== INFORMATION SUPPLIED ==

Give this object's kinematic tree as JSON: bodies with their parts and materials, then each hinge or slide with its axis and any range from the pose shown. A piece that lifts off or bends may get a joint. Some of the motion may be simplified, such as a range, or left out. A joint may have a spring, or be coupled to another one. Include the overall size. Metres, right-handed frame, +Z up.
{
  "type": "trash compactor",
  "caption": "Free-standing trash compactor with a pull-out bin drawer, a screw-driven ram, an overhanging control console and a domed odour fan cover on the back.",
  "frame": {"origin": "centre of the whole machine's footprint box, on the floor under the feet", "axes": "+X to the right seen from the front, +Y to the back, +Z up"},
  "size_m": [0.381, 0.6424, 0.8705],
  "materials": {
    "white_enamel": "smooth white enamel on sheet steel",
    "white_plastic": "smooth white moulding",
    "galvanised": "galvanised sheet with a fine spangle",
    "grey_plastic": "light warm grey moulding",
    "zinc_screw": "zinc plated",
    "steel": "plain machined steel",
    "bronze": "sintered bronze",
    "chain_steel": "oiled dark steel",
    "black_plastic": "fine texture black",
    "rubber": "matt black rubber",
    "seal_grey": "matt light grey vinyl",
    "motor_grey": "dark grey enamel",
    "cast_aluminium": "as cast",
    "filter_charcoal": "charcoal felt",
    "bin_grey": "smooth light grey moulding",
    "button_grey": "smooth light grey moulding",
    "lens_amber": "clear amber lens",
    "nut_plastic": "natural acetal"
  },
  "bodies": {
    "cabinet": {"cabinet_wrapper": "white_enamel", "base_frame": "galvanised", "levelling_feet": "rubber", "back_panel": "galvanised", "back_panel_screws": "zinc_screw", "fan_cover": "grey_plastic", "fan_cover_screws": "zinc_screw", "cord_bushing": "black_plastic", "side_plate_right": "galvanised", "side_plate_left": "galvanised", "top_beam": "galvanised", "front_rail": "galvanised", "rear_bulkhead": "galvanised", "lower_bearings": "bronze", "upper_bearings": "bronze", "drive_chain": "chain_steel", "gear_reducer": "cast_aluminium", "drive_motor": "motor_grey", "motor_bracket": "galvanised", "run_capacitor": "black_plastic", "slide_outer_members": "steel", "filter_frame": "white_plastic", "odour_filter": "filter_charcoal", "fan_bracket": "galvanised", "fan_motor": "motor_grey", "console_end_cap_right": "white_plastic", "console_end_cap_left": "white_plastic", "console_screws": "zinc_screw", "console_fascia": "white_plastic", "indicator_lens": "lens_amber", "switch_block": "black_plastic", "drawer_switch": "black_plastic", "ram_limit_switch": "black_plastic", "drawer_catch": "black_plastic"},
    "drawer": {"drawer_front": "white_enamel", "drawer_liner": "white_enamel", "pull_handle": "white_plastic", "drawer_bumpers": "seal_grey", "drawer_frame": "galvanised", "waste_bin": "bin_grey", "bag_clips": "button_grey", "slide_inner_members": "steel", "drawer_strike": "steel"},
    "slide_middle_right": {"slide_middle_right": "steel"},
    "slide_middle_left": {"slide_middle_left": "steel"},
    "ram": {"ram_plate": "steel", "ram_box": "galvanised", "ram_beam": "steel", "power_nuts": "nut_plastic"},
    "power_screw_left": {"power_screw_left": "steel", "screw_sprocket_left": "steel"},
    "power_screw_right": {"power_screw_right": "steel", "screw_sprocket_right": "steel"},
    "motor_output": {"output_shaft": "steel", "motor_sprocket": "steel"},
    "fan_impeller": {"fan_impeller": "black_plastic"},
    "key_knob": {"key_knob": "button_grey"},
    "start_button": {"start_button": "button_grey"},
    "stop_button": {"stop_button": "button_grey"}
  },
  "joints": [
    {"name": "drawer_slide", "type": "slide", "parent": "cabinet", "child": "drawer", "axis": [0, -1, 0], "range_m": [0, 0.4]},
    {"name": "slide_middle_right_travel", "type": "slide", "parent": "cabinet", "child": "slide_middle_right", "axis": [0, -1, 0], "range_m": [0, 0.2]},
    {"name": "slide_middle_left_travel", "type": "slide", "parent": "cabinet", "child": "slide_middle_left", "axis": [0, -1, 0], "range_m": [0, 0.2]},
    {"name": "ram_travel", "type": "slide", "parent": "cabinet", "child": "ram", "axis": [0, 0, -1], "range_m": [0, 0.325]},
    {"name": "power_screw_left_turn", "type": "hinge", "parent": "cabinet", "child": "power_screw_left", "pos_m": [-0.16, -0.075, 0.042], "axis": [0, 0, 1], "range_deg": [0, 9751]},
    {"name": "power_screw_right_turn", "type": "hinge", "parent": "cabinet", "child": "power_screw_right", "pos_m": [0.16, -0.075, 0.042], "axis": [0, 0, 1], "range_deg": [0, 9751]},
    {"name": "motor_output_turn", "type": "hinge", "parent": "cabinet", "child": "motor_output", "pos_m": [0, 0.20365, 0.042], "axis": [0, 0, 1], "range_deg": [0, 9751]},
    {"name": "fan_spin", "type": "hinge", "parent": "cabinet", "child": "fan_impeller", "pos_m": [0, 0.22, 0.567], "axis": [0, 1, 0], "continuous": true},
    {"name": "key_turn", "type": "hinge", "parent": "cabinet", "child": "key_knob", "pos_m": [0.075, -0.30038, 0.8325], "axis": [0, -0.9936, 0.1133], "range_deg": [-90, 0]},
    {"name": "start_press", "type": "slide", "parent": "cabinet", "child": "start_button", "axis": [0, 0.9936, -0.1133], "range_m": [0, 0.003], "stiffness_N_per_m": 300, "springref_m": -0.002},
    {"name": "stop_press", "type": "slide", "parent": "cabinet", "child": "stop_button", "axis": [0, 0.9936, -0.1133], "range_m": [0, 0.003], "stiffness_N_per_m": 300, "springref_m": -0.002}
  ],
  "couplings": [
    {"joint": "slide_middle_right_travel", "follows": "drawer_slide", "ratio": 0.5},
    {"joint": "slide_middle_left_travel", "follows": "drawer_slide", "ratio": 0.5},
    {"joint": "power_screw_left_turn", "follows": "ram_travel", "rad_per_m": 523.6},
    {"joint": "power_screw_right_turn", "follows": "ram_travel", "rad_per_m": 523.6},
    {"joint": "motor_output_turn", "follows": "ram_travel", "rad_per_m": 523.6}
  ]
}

===

SET TASK: Reproduce the material above without altering a single character.

SOLUTION FOR THIS PROBLEM:
Give this object's kinematic tree as JSON: bodies with their parts and materials, then each hinge or slide with its axis and any range from the pose shown. A piece that lifts off or bends may get a joint. Some of the motion may be simplified, such as a range, or left out. A joint may have a spring, or be coupled to another one. Include the overall size. Metres, right-handed frame, +Z up.
{
  "type": "trash compactor",
  "caption": "Free-standing trash compactor with a pull-out bin drawer, a screw-driven ram, an overhanging control console and a domed odour fan cover on the back.",
  "frame": {"origin": "centre of the whole machine's footprint box, on the floor under the feet", "axes": "+X to the right seen from the front, +Y to the back, +Z up"},
  "size_m": [0.381, 0.6424, 0.8705],
  "materials": {
    "white_enamel": "smooth white enamel on sheet steel",
    "white_plastic": "smooth white moulding",
    "galvanised": "galvanised sheet with a fine spangle",
    "grey_plastic": "light warm grey moulding",
    "zinc_screw": "zinc plated",
    "steel": "plain machined steel",
    "bronze": "sintered bronze",
    "chain_steel": "oiled dark steel",
    "black_plastic": "fine texture black",
    "rubber": "matt black rubber",
    "seal_grey": "matt light grey vinyl",
    "motor_grey": "dark grey enamel",
    "cast_aluminium": "as cast",
    "filter_charcoal": "charcoal felt",
    "bin_grey": "smooth light grey moulding",
    "button_grey": "smooth light grey moulding",
    "lens_amber": "clear amber lens",
    "nut_plastic": "natural acetal"
  },
  "bodies": {
    "cabinet": {"cabinet_wrapper": "white_enamel", "base_frame": "galvanised", "levelling_feet": "rubber", "back_panel": "galvanised", "back_panel_screws": "zinc_screw", "fan_cover": "grey_plastic", "fan_cover_screws": "zinc_screw", "cord_bushing": "black_plastic", "side_plate_right": "galvanised", "side_plate_left": "galvanised", "top_beam": "galvanised", "front_rail": "galvanised", "rear_bulkhead": "galvanised", "lower_bearings": "bronze", "upper_bearings": "bronze", "drive_chain": "chain_steel", "gear_reducer": "cast_aluminium", "drive_motor": "motor_grey", "motor_bracket": "galvanised", "run_capacitor": "black_plastic", "slide_outer_members": "steel", "filter_frame": "white_plastic", "odour_filter": "filter_charcoal", "fan_bracket": "galvanised", "fan_motor": "motor_grey", "console_end_cap_right": "white_plastic", "console_end_cap_left": "white_plastic", "console_screws": "zinc_screw", "console_fascia": "white_plastic", "indicator_lens": "lens_amber", "switch_block": "black_plastic", "drawer_switch": "black_plastic", "ram_limit_switch": "black_plastic", "drawer_catch": "black_plastic"},
    "drawer": {"drawer_front": "white_enamel", "drawer_liner": "white_enamel", "pull_handle": "white_plastic", "drawer_bumpers": "seal_grey", "drawer_frame": "galvanised", "waste_bin": "bin_grey", "bag_clips": "button_grey", "slide_inner_members": "steel", "drawer_strike": "steel"},
    "slide_middle_right": {"slide_middle_right": "steel"},
    "slide_middle_left": {"slide_middle_left": "steel"},
    "ram": {"ram_plate": "steel", "ram_box": "galvanised", "ram_beam": "steel", "power_nuts": "nut_plastic"},
    "power_screw_left": {"power_screw_left": "steel", "screw_sprocket_left": "steel"},
    "power_screw_right": {"power_screw_right": "steel", "screw_sprocket_right": "steel"},
    "motor_output": {"output_shaft": "steel", "motor_sprocket": "steel"},
    "fan_impeller": {"fan_impeller": "black_plastic"},
    "key_knob": {"key_knob": "button_grey"},
    "start_button": {"start_button": "button_grey"},
    "stop_button": {"stop_button": "button_grey"}
  },
  "joints": [
    {"name": "drawer_slide", "type": "slide", "parent": "cabinet", "child": "drawer", "axis": [0, -1, 0], "range_m": [0, 0.4]},
    {"name": "slide_middle_right_travel", "type": "slide", "parent": "cabinet", "child": "slide_middle_right", "axis": [0, -1, 0], "range_m": [0, 0.2]},
    {"name": "slide_middle_left_travel", "type": "slide", "parent": "cabinet", "child": "slide_middle_left", "axis": [0, -1, 0], "range_m": [0, 0.2]},
    {"name": "ram_travel", "type": "slide", "parent": "cabinet", "child": "ram", "axis": [0, 0, -1], "range_m": [0, 0.325]},
    {"name": "power_screw_left_turn", "type": "hinge", "parent": "cabinet", "child": "power_screw_left", "pos_m": [-0.16, -0.075, 0.042], "axis": [0, 0, 1], "range_deg": [0, 9751]},
    {"name": "power_screw_right_turn", "type": "hinge", "parent": "cabinet", "child": "power_screw_right", "pos_m": [0.16, -0.075, 0.042], "axis": [0, 0, 1], "range_deg": [0, 9751]},
    {"name": "motor_output_turn", "type": "hinge", "parent": "cabinet", "child": "motor_output", "pos_m": [0, 0.20365, 0.042], "axis": [0, 0, 1], "range_deg": [0, 9751]},
    {"name": "fan_spin", "type": "hinge", "parent": "cabinet", "child": "fan_impeller", "pos_m": [0, 0.22, 0.567], "axis": [0, 1, 0], "continuous": true},
    {"name": "key_turn", "type": "hinge", "parent": "cabinet", "child": "key_knob", "pos_m": [0.075, -0.30038, 0.8325], "axis": [0, -0.9936, 0.1133], "range_deg": [-90, 0]},
    {"name": "start_press", "type": "slide", "parent": "cabinet", "child": "start_button", "axis": [0, 0.9936, -0.1133], "range_m": [0, 0.003], "stiffness_N_per_m": 300, "springref_m": -0.002},
    {"name": "stop_press", "type": "slide", "parent": "cabinet", "child": "stop_button", "axis": [0, 0.9936, -0.1133], "range_m": [0, 0.003], "stiffness_N_per_m": 300, "springref_m": -0.002}
  ],
  "couplings": [
    {"joint": "slide_middle_right_travel", "follows": "drawer_slide", "ratio": 0.5},
    {"joint": "slide_middle_left_travel", "follows": "drawer_slide", "ratio": 0.5},
    {"joint": "power_screw_left_turn", "follows": "ram_travel", "rad_per_m": 523.6},
    {"joint": "power_screw_right_turn", "follows": "ram_travel", "rad_per_m": 523.6},
    {"joint": "motor_output_turn", "follows": "ram_travel", "rad_per_m": 523.6}
  ]
}